* **What is being asked**:
Will you return, word for word, only the lines from the top of the data below down to and including the one with "return node"?

* **Data excerpt**:

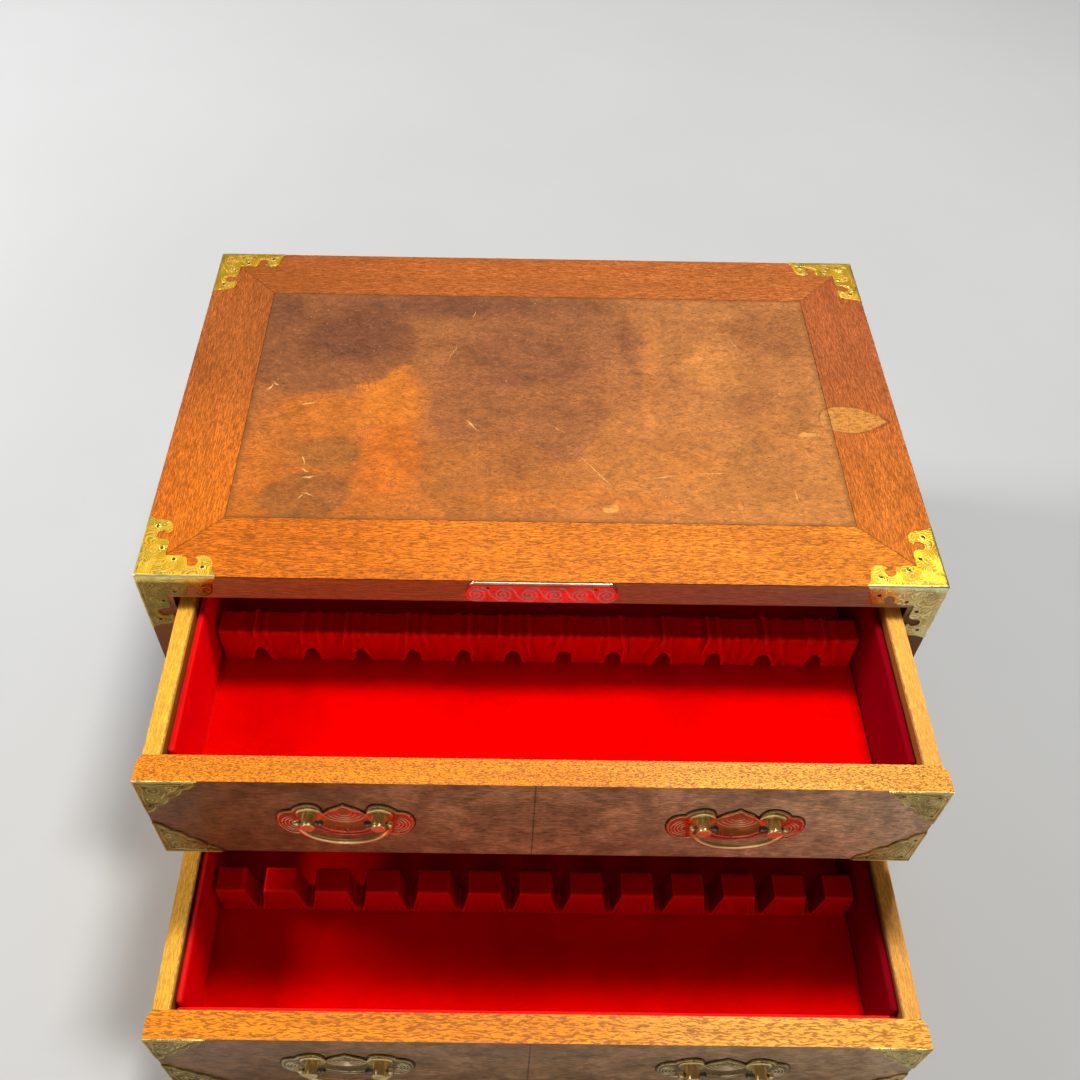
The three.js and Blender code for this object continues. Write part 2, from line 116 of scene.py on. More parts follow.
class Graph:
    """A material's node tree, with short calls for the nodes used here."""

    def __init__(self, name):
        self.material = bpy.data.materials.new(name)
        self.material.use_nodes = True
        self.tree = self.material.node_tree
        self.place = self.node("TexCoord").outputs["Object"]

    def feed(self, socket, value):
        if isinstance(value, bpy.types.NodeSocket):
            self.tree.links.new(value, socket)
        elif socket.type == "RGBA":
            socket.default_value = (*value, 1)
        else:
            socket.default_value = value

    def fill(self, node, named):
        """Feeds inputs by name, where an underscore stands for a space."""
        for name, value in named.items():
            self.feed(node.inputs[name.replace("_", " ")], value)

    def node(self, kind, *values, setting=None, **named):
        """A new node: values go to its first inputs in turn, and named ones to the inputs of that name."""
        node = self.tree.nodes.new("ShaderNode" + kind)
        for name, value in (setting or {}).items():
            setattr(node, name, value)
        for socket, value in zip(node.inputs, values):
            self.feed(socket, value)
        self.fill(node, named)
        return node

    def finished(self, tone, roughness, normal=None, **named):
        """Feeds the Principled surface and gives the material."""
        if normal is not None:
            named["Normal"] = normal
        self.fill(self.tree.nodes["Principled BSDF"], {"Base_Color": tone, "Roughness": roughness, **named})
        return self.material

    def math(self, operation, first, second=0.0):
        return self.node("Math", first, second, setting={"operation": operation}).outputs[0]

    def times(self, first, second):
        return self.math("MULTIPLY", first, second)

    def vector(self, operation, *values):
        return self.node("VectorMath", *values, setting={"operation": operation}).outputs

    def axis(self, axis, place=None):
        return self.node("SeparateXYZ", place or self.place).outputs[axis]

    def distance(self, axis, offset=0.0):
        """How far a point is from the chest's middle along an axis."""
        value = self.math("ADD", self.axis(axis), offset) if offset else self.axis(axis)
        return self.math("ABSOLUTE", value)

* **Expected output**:
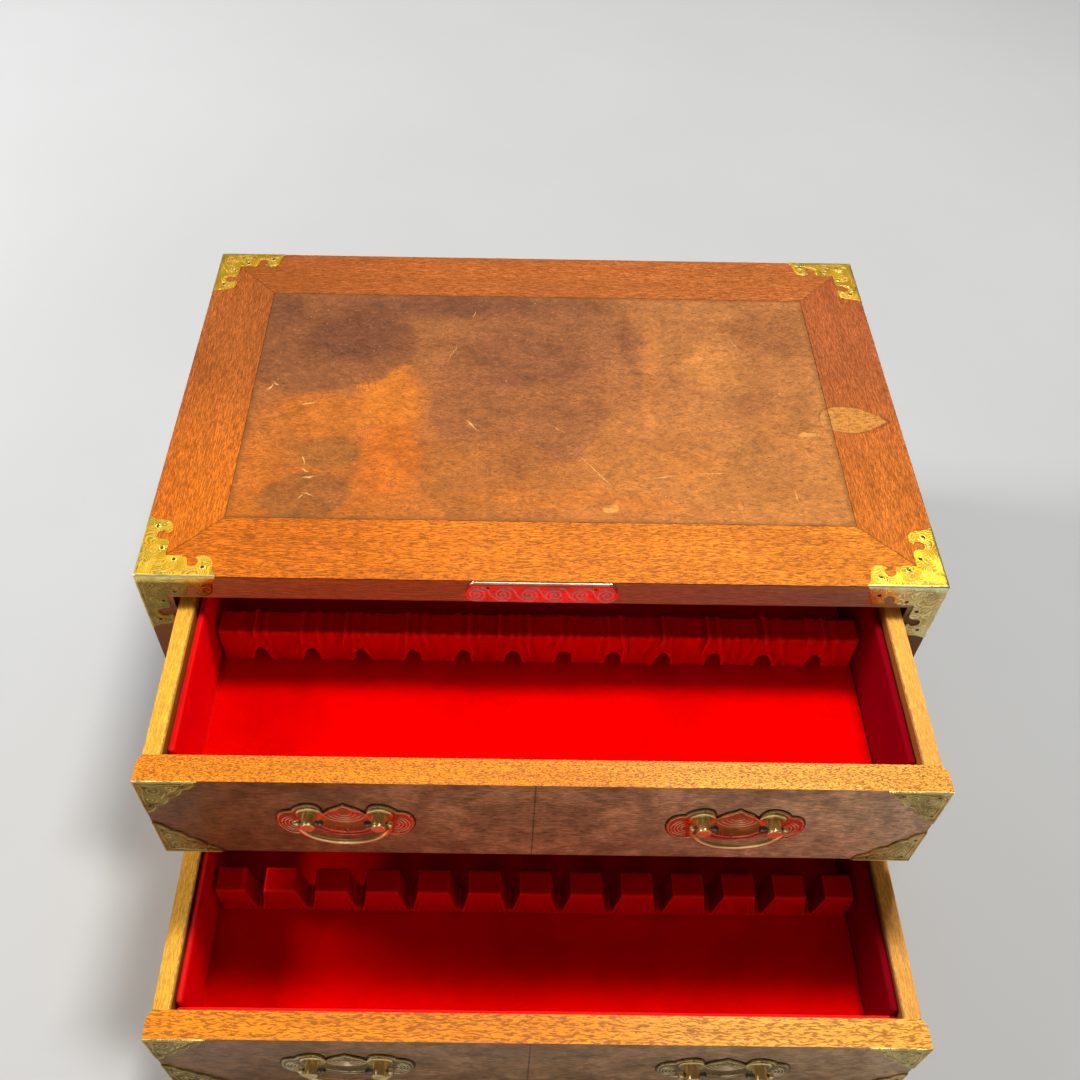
The three.js and Blender code for this object continues. Write part 2, from line 116 of scene.py on. More parts follow.
class Graph:
    """A material's node tree, with short calls for the nodes used here."""

    def __init__(self, name):
        self.material = bpy.data.materials.new(name)
        self.material.use_nodes = True
        self.tree = self.material.node_tree
        self.place = self.node("TexCoord").outputs["Object"]

    def feed(self, socket, value):
        if isinstance(value, bpy.types.NodeSocket):
            self.tree.links.new(value, socket)
        elif socket.type == "RGBA":
            socket.default_value = (*value, 1)
        else:
            socket.default_value = value

    def fill(self, node, named):
        """Feeds inputs by name, where an underscore stands for a space."""
        for name, value in named.items():
            self.feed(node.inputs[name.replace("_", " ")], value)

    def node(self, kind, *values, setting=None, **named):
        """A new node: values go to its first inputs in turn, and named ones to the inputs of that name."""
        node = self.tree.nodes.new("ShaderNode" + kind)
        for name, value in (setting or {}).items():
            setattr(node, name, value)
        for socket, value in zip(node.inputs, values):
            self.feed(socket, value)
        self.fill(node, named)
        return node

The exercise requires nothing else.